Searching for a specific email in Outlook can be daunting, especially if you have a ton of emails to sift through. Fortunately, Outlook makes it easy to search for an exact phrase. You can search for an exact phrase in Outlook by enclosing it in quotation marks ("").

For example, typing "Meeting minutes CEO" into the search bar in Outlook will return results featuring the exact wording in that order.

If you leave out the quotation marks, Outlook will search for results that contain your individual search terms anywhere in the document, so it’s a good idea to include quotation marks when searching for a specific phrase.

How to search for an exact phrase in Outlook

How to Search for an Exact Phrase in Outlook O365?

To search for an exact phrase in Outlook O365, type it into the search box at the top of the page inside quotation marks ("").

For example, type "Invoicing overview" to see all emails in the current email folder containing that phrase. To search in all email folders, click the dropdown menu and select “All folders.”

How to Search for Exact Phrase in Outlook for Mac?

To search for an exact phrase in Outlook for Mac, type it into the search box at the top of the page inside quotation marks ("").
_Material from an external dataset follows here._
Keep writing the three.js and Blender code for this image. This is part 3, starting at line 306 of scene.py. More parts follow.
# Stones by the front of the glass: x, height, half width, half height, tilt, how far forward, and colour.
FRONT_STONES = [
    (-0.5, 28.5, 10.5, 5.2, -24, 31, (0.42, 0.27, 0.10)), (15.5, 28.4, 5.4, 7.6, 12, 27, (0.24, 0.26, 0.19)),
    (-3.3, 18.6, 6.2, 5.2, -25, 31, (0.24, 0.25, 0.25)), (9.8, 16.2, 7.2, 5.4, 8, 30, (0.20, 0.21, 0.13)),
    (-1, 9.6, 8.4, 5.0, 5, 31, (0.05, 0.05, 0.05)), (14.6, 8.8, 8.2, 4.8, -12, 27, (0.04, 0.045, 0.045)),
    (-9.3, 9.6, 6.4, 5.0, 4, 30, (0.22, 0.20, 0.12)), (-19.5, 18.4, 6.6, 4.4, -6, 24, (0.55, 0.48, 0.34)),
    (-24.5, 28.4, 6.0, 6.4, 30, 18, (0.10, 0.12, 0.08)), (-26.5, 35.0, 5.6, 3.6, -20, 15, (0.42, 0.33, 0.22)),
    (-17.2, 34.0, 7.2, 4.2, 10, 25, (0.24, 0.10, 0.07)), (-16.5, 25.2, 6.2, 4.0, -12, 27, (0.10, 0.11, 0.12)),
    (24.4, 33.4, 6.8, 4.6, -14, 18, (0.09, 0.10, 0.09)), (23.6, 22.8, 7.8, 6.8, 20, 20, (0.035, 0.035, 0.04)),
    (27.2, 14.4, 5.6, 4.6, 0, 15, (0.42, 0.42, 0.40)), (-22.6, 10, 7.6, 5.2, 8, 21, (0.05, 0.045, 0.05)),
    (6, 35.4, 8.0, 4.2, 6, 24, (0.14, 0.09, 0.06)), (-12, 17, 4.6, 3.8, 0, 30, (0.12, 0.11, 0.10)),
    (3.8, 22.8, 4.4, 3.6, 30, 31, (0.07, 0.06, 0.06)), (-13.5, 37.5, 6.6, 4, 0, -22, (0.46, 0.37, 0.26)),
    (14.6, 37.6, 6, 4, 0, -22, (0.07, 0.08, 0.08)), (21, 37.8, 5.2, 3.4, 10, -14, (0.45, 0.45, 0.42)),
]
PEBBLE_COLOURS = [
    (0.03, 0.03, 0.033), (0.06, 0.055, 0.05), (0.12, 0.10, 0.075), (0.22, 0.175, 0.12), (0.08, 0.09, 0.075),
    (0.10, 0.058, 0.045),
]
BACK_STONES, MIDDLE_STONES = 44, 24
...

How to Find Everything with Curiosity

If you’re looking for better search results in Outlook also try Curiosity.

What is Curiosity?

Curiosity is a productivity app that gives you one place to search all your files and apps. That lets you save time and get more done.

Curiosity connects with the tools you already use, including your local folders and cloud apps like Google Drive or Slack. You can use the shortcut-powered command bar to access things quickly and the file browser for deeper searches with advanced filters.

Curiosity — One search for all apps

Unlike other search apps, Curiosity keeps your data safe on your computer and never sends it to the cloud. Curiosity is available for free on Windows and Mac. You can also get a free two-week trial of Curiosity Pro (unlimited sources / search file contents).

Download Curiosity for free and find everything easily.

How to Search for Exact Phrase in Outlook with Curiosity?

The easiest way to search for an exact phrase in Outlook is by using Curiosity. It’s a great extension for Outlook’s native search.

To search for an exact phrase using Curiosity, follow these steps:

  • Download and install Curiosity from the official website

  • Follow this guide to connect Curiosity to Outlook in 4 clicks

  • Type a phrase in quotation marks ("") to find an exact match, e.g., "Ideas marketing July"

With Curiosity you can choose to search the phrase only in Outlook, or across all your apps and folders.

Wrapping Up

Outlook includes powerful search tools. Knowing how to use them can help you save time by quickly finding the information you need. This article explained how to search for exact phrases in Outlook.